Is it dream or imagination? Here I am, walking through a cavern filled with towers of disintegrating black moss stretched upward into dark infinity. Or are they columns of cobwebs?

It is mom’s brain I am dwelling in, and nothing is happening there . . . but for a white-blue flicker off in the distance. What is it? I make my way toward the only source of light, of hope, in the vast dying landscape until I reach . . . a bathroom nightlight.

Mom and I began a scrapbook this week. On page one, mom’s only two existing photos of her mom and her dad – separate photos, as they were estranged. Between them I placed a photo of mom at age 4, with her chestnut-haired bob and pinafore, standing in front of a fat goose. She looks curious. Her hairstyle looks much the same; her little-girl demeanor, discernible even in a still shot, is cut of the same curious nature of the woman who spent an hour last night taping a phone wire to the dining room wall, and who hid a piece of toast in a manila folder in her filing cabinet.

I hugged her six times yesterday because she cried. “I want to get back to my family,” she said.

The frenetic holiday pace has left her dizzied. Care giver replaced by new face (daughter). Then another new face (grandchild).  Disrupted bed routine. Sleepover at another house. Too much traveling. A movie with a mean tiger in a boat. Where are we now? Can I have a cookie? A chocolate?

This mad pace has its reason; its countdown to her move into the facility and shaking up the routine is part of the preparation.  Annie the care giver came back yesterday, plagued with some horrible infection and no health insurance.
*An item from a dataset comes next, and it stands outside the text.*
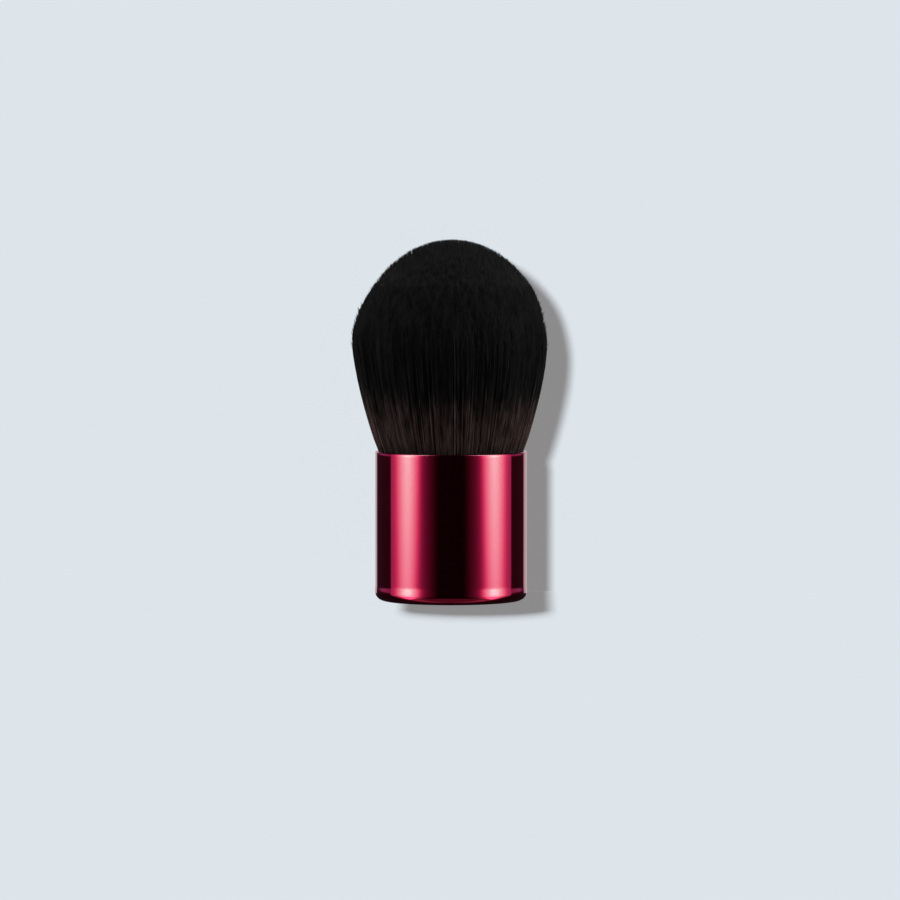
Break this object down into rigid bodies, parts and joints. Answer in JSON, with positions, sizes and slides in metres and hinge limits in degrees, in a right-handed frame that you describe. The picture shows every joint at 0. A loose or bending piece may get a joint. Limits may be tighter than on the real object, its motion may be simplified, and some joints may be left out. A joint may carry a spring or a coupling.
{
  "type": "kabuki makeup brush",
  "caption": "Short free-standing powder brush: a dense domed tuft of dark synthetic bristles in a weighted, polished aluminium cup handle with a rounded base.",
  "frame": {"origin": "centre of the flat base, on the brush's axis", "axes": "+Z along the brush's axis, from the base towards the tips of the bristles; X and Y are alike"},
  "size_m": [0.0456, 0.0453, 0.0859],
  "materials": {
    "anodised_aluminium": "polished and dyed magenta by anodising, mirror gloss",
    "turned_steel": "turned, bare",
    "bedding_adhesive": "cured hot-melt adhesive, satin",
    "moulded_abs": "moulded, natural ABS",
    "plain_aluminium": "drawn, bare",
    "waxed_thread": "waxed polyester thread",
    "cast_epoxy": "cast amber epoxy",
    "bristle_fibre": "fine black synthetic filament, dark brown towards the roots"
  },
  "bodies": {
    "root": {"handle_shell": "anodised_aluminium", "base_weight": "turned_steel", "weight_adhesive": "bedding_adhesive", "knot_holder": "moulded_abs", "knot_sleeve": "plain_aluminium", "binding_thread": "waxed_thread", "root_resin": "cast_epoxy", "bristles": "bristle_fibre"}
  },
  "joints": []
}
She was going to drive 1.5 hours to borrow her girlfriend’s antibiotics, but I took her to the clinic and paid for the slack in our lagging health care system. Now she is sleeping soundly, as is mom.

Speaking of health care, I signed papers today to make the move official. Demetia care starts at $5,000 a month, and goes up as more services are needed.

I obsess over what to take to keep mom a modicum of her old self. 1. Bathroom nightlight. 2. Lindnor chocolates. 3. English breakfast teabags.  4. Lipstick.

At the moment, I can’t think of anything else that might work.